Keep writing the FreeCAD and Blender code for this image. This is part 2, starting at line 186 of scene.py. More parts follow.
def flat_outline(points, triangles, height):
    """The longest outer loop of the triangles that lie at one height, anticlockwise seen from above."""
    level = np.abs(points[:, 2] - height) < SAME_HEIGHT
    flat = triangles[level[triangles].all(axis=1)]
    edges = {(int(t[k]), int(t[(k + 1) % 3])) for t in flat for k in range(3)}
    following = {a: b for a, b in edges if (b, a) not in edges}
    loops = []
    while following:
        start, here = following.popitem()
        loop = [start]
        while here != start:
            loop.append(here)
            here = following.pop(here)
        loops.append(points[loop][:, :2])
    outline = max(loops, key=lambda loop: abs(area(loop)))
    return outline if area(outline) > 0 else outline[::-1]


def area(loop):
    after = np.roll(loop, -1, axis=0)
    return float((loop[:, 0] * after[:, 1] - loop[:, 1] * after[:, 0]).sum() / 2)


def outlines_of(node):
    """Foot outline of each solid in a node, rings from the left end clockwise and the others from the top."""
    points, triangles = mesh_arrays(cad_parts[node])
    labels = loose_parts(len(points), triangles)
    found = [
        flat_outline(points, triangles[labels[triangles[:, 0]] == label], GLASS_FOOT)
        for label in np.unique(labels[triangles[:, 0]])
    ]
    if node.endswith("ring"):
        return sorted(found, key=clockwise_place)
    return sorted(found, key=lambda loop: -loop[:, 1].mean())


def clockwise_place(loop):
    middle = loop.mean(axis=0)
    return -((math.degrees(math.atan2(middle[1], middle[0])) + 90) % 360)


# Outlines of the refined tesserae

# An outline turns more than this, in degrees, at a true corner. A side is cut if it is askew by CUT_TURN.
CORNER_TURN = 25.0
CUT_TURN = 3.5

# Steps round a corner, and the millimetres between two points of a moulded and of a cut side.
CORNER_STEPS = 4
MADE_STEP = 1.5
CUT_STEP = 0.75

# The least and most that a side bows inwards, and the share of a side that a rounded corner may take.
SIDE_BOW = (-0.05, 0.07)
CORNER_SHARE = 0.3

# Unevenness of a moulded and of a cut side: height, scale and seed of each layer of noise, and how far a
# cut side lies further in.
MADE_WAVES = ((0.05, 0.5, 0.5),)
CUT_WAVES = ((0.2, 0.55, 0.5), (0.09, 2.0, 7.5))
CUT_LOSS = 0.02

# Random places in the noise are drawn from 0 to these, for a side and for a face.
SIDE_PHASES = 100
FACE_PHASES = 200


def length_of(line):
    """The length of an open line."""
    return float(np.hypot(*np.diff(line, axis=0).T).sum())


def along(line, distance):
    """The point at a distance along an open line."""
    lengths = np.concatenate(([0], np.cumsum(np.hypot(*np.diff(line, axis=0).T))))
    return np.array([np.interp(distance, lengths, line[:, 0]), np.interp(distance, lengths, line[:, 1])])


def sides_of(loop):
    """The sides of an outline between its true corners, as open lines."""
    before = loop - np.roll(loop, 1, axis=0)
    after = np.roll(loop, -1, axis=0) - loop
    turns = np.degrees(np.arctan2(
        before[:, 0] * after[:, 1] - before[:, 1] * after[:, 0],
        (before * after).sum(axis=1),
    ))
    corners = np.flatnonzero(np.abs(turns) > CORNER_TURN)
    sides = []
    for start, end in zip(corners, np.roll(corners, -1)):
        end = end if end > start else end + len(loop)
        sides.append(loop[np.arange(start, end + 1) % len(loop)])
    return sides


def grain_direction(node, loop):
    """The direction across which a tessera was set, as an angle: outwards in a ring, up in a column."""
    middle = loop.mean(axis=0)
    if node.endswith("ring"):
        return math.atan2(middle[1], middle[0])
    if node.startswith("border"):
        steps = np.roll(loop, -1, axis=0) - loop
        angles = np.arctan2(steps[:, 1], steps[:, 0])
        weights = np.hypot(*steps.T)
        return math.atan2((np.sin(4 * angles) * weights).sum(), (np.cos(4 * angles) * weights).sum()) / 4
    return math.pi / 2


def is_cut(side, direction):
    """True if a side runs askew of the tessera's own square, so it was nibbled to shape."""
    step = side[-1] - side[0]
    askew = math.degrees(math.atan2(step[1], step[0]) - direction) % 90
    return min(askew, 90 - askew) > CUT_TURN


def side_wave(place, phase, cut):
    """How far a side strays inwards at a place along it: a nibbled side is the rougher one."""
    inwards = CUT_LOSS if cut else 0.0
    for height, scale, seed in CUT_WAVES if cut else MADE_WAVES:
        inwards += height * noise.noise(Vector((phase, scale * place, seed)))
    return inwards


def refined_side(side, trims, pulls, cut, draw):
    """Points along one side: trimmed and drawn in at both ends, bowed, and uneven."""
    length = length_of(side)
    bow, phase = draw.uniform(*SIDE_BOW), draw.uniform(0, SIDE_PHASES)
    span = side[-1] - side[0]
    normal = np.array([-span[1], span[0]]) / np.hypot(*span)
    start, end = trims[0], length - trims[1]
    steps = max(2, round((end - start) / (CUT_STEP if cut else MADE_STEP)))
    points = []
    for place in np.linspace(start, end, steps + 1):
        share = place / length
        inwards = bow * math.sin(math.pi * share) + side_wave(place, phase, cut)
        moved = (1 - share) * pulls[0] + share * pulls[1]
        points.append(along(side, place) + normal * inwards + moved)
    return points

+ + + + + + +

# What to work on
Return the opening line of the data and every line after it through the line containing "CORNER_SHARE = 0.3", please, exactly as written and with nothing added.

# Solution to this problem
Keep writing the FreeCAD and Blender code for this image. This is part 2, starting at line 186 of scene.py. More parts follow.
def flat_outline(points, triangles, height):
    """The longest outer loop of the triangles that lie at one height, anticlockwise seen from above."""
    level = np.abs(points[:, 2] - height) < SAME_HEIGHT
    flat = triangles[level[triangles].all(axis=1)]
    edges = {(int(t[k]), int(t[(k + 1) % 3])) for t in flat for k in range(3)}
    following = {a: b for a, b in edges if (b, a) not in edges}
    loops = []
    while following:
        start, here = following.popitem()
        loop = [start]
        while here != start:
            loop.append(here)
            here = following.pop(here)
        loops.append(points[loop][:, :2])
    outline = max(loops, key=lambda loop: abs(area(loop)))
    return outline if area(outline) > 0 else outline[::-1]


def area(loop):
    after = np.roll(loop, -1, axis=0)
    return float((loop[:, 0] * after[:, 1] - loop[:, 1] * after[:, 0]).sum() / 2)


def outlines_of(node):
    """Foot outline of each solid in a node, rings from the left end clockwise and the others from the top."""
    points, triangles = mesh_arrays(cad_parts[node])
    labels = loose_parts(len(points), triangles)
    found = [
        flat_outline(points, triangles[labels[triangles[:, 0]] == label], GLASS_FOOT)
        for label in np.unique(labels[triangles[:, 0]])
    ]
    if node.endswith("ring"):
        return sorted(found, key=clockwise_place)
    return sorted(found, key=lambda loop: -loop[:, 1].mean())


def clockwise_place(loop):
    middle = loop.mean(axis=0)
    return -((math.degrees(math.atan2(middle[1], middle[0])) + 90) % 360)


# Outlines of the refined tesserae

# An outline turns more than this, in degrees, at a true corner. A side is cut if it is askew by CUT_TURN.
CORNER_TURN = 25.0
CUT_TURN = 3.5

# Steps round a corner, and the millimetres between two points of a moulded and of a cut side.
CORNER_STEPS = 4
MADE_STEP = 1.5
CUT_STEP = 0.75

# The least and most that a side bows inwards, and the share of a side that a rounded corner may take.
SIDE_BOW = (-0.05, 0.07)
CORNER_SHARE = 0.3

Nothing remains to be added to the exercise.